Flashbots and PBS Mitigation
Flashbots is a research organization founded in 2021 aiming to democratize MEV and reduce its negative externalities. Flashbots Auction (now MEV-Boost) implements PBS (Proposer-Builder Separation), where block construction is delegated to specialized builders and validators simply select the highest-bidding block. This means: (1) validators no longer need complex infrastructure for MEV extraction, and (2) MEV revenue is distributed across all validators. As of 2025, approximately 90% of Ethereum blocks are built via MEV-Boost (per MEV-Boost Dashboard data). However, PBS does not eliminate MEV; it optimizes extraction efficiency and fairness of revenue distribution.

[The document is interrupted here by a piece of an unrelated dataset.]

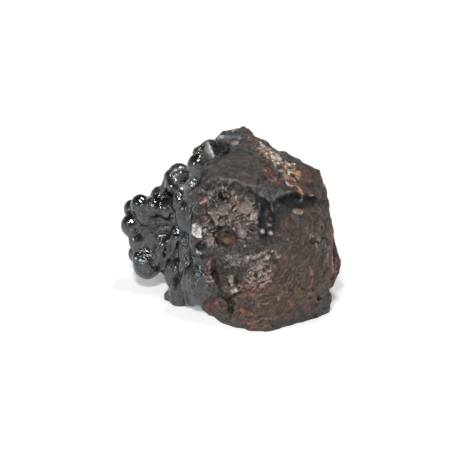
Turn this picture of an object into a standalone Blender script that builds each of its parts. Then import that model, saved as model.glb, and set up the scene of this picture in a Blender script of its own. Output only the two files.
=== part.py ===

The cost borne by users remains.
User Countermeasures
Practical measures for ordinary users to mitigate MEV exposure include: (1) using private RPCs such as Flashbots Protect or MEV Blocker to avoid exposing transactions to the public mempool, (2) setting slippage tolerance to the minimum necessary when swapping on DEXs, (3) splitting large trades to reduce per-transaction price impact, (4) using Layer 2 solutions (L2 sequencers currently restrict MEV extraction in many cases), and (5) using limit-order DEXs (CoW Swap, etc.). This article is intended to explain the technical mechanisms of MEV and does not recommend any specific investment decision.